08 ABR 2017 - 13 AGO 2017
Entrada Gratuita

 

Hugo França - Um Tronco para Exu


Metamorfose da Forma
Adriana Rede

O trabalho de Hugo França ocupa um lugar singular e está alinhado com questões da contemporaneidade, como responsabilidade social e uso consciente de recursos naturais. Vive em Trancoso, Bahia, por 15 anos e esta vivência marca a sua trajetória. Lá desenvolve sua pesquisa, voltada ao reaproveitamento de resíduos florestais de espécies nativas da Mata Atlântica, sobretudo do pequi-vinagreiro, o que leva a produção do artista a um conjunto de obras único em sua concepção, criado através de um diálogo respeitoso com a sua matéria-prima e suporte.
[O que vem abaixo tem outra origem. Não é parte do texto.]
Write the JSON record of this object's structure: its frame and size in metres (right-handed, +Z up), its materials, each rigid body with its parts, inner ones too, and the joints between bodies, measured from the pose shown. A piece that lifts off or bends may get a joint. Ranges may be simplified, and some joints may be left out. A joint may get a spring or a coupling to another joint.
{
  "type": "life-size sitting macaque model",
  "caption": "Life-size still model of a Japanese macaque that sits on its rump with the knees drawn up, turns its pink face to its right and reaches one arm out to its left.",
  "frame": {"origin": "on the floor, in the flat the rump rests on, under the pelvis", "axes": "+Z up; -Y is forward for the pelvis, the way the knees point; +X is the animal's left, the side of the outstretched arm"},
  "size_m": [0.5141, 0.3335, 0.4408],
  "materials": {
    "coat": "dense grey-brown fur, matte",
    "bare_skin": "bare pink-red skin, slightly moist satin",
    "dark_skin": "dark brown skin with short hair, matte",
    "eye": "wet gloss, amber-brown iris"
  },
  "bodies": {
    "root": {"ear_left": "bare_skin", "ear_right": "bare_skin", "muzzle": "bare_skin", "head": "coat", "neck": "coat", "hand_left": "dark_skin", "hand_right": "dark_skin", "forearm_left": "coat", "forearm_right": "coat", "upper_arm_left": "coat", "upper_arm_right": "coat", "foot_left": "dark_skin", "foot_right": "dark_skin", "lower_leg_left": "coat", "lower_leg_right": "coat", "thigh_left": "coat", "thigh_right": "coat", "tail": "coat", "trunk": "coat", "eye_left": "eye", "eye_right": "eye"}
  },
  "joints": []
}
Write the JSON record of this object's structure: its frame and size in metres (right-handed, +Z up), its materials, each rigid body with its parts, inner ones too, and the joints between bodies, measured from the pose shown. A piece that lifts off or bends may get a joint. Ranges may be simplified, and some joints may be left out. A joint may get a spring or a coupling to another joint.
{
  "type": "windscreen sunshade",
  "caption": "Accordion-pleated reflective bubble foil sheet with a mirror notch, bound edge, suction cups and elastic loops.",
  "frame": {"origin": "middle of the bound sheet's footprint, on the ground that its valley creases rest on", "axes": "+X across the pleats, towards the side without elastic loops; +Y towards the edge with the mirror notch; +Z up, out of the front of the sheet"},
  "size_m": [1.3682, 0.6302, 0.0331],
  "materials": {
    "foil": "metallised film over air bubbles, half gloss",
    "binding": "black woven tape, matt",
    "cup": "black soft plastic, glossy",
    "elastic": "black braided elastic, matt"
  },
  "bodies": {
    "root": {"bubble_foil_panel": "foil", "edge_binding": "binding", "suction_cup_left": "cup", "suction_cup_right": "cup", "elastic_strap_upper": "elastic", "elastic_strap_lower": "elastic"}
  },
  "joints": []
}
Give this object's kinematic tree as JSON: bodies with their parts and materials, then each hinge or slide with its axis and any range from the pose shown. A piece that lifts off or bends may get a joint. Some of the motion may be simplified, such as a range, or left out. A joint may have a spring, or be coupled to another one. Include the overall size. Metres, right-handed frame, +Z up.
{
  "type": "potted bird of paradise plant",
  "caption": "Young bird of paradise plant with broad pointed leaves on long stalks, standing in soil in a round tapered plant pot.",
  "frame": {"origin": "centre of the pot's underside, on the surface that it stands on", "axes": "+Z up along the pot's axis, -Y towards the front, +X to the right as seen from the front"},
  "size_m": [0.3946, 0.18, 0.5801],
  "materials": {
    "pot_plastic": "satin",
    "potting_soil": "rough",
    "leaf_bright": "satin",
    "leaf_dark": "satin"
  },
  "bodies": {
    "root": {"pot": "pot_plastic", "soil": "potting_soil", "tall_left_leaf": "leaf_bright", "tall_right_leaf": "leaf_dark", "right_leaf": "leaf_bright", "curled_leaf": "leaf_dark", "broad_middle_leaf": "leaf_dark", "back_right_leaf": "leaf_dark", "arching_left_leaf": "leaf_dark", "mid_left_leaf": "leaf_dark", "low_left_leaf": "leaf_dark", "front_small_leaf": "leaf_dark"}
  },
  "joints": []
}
Trabalhando com árvores condenadas pelas intempéries da natureza ou pela ação criminosa do homem, França não faz somente arte, faz política. Seu trabalho se insere no conceito da ecologia política, dimensão urgente e essencial.

Hugo França domina o seu ofício com maestria. Através de um desenho cuidadosamente traçado e reverencioso, traz à existência o tronco que já não mais vivia. Cria a metamorfose através da forma. O artista nos revela com sensibilidade, através dos contornos naturais, fissuras e reentrâncias que preserva em suas obras, questões como memória, transformação, tempo. Assim, a criação de França não existe apenas para ser vista: é necessário deixar-se levar pelo impacto que exerce sobre a nossa percepção. A obra clama para ser sentida e decifrada, citando Merleau-Ponty, "para dar existência visível ao que a visão profana crê invisível".

A Garganta das Coisas
Diógenes Moura

Diante do abismo, há resíduos entre homens e deuses. E há Exu, ponte longeperto, corpo etéreo, ancestral, a tentar unir esses mesmos homens a outros homens e outros deuses, no panteão das irmandades entre tempo e tempo, violência e paixão. Então, a mão do escultor cria uma realidade tátil para uma galáxia terrestre, assim, assentada num tronco de pequi-vinagreiro, a árvore que suporta o fogo, matéria-prima arqueológica, a vitória da natureza, a garganta das coisas. O que seria a escultura senão a materialização de um sonho-pensamento? Hugo França é o homem, escultor. Tem nas mãos um tronco para Exu com um olho vazado no centro, porque do outro lado é abismo. E do lado de cá mais ainda, já que estamos no limite. Quem estará do lado de lá, nesse imenso pátio de museu também às margens de uma avenida em transe, com suas antologias de destinos a passar logo ali, dentro dos automóveis, fuligem, noite-dia, madrugada adentro? Então, no pátio, encontramos o reverso do homem e o olho vazado do tronco-vinagreiro onde, ali mesmo, ele nasce e envelhece em sua materialidade. Depois, nasce outra vez e envelhece escultura, imaterial no meio de uma encruzilhada de colunas modernistas. É quando um tempo se esgota e outro recomeça: terra e terra, natureza e natureza. E temos, diante dos nossos olhos, esse interminável mistério, tridimensional, ao mesmo tempo indizível e tão profícuo entre um sonho, uma entidade e um pensamento.